Second Congregational Church, East Hampton (1855)
The Second Congregational Church of East Hampton was organized in 1740. This church originally served the communities of both Middle Haddam (pdf) and Haddam Neck, but these separated in 1855, when the Second Congregational Church was built in Middle Haddam. The church was moved to its present site in 1864 and was completely rebuilt in 1877 in the High Victorian Gothic style, to a design by Henry Austin. Today, the church remains the most imposing and architecturally significant building in Middle Haddam.
Windsor Avenue Congregational Church (1871)
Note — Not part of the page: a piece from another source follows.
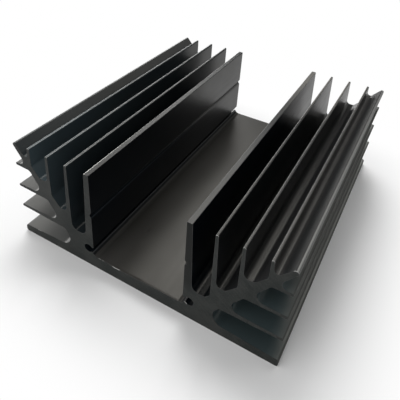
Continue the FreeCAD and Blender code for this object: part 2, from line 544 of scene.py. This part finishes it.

Faith Congregational Church, located on Main Street, across from Spring Grove Cemetery, in Hartford’s North End, was originally built as the Windsor Avenue Congregational Church in 1871. The Romanesque Revival and High Victorian Gothic style church was constructed by the Pavillion Congregational Society, organized in 1870. Among the church’s ministers was Charles E. Stowe, pastor from 1883 to 1890. Stowe was the son of Harriet Beecher Stowe, who attended church there regularly during her son’s ministry. Since 1953, the church has been the home of Faith Congregational Church, a congregation formed from a merger of Talcott Street Congregational Church and Mother Bethel Methodist Church. Talcott Street Congregational was Hartford’s first black church, founded by the African Religious Society in 1826. Members of the Society had become weary of being assigned seats in the rear of churches and wished to found a church where there would be no assigned seating. The church became an important institution for Hartford’s black community and a center for abolitionist activity. An early minister was James W.C. Pennington, who had escaped slavery in Maryland. Rev. Pennington feared being dragged back to slavery, until John Hooker, Harriet Beecher Stowe’s brother-in-law, purchased his freedom from the estate of his former owner. The African Religious Society also founded Hartford’s first black public school in 1829. Faith Congregational Church is a site on the Connecticut Freedom Trail.